The request: How many lines of the data include the string "materials"? State the number and nothing else.

☆ ☆ ☆ ☆ ☆ ☆ ☆

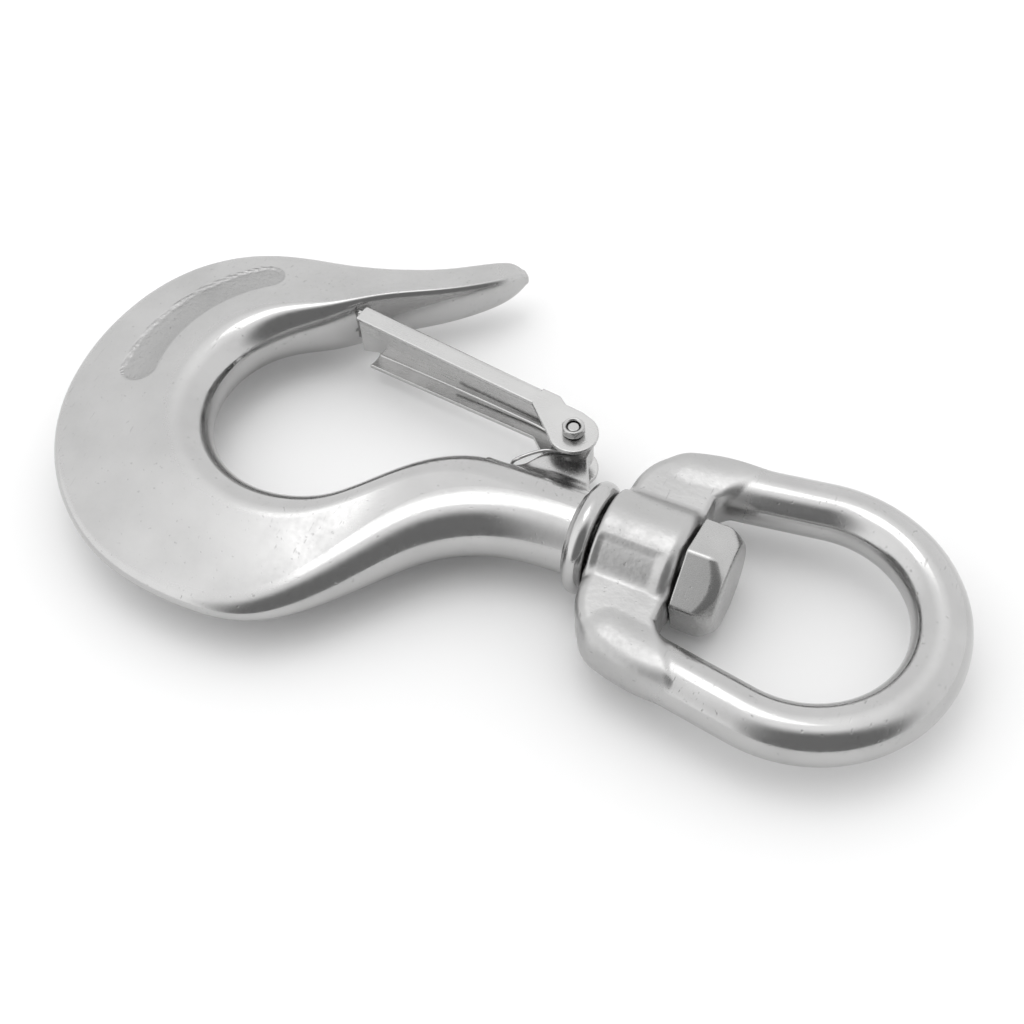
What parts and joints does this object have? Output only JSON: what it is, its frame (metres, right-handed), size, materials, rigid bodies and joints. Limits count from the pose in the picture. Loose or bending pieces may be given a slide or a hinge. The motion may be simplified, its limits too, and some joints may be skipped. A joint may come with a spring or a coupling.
{
  "type": "swivel eye hook with latch",
  "caption": "Swivel lifting hook with a round eye, a hexagon-headed swivel bolt and a spring-loaded sheet latch across the throat.",
  "frame": {"origin": "centre of the bounding box's base, with the hook lying flat", "axes": "+X along the shank from the bowl to the eye, +Y towards the hook's throat, +Z normal to the hook's plane"},
  "size_m": [0.2375, 0.1318, 0.0282],
  "materials": {
    "cast_stainless": "polished investment casting, satin on the flat cheeks",
    "machined_stainless": "machined, tumbled edges",
    "sheet_stainless": "rolled sheet, bright edges",
    "spring_wire": "drawn wire"
  },
  "bodies": {
    "hook": {"hook_body": "cast_stainless", "swivel_bolt": "machined_stainless", "latch_spring": "spring_wire"},
    "eye": {"swivel_eye": "cast_stainless"},
    "latch": {"safety_latch": "sheet_stainless", "latch_bolt": "machined_stainless", "latch_nut": "machined_stainless"}
  },
  "joints": [
    {"name": "eye_swivel", "type": "hinge", "parent": "hook", "child": "eye", "pos_m": [0.0311, -0.0087, 0.0141], "axis": [1, 0, 0], "continuous": true},
    {"name": "latch_pivot", "type": "hinge", "parent": "hook", "child": "latch", "pos_m": [0.0132, 0.0136, 0.0141], "axis": [0, 0, 1], "range_deg": [0, 42], "stiffness_Nm_per_rad": 0.03, "springref_deg": -68.75, "deforming": ["latch_spring"]}
  ]
}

☆ ☆ ☆ ☆ ☆ ☆ ☆

Solution for this task: 2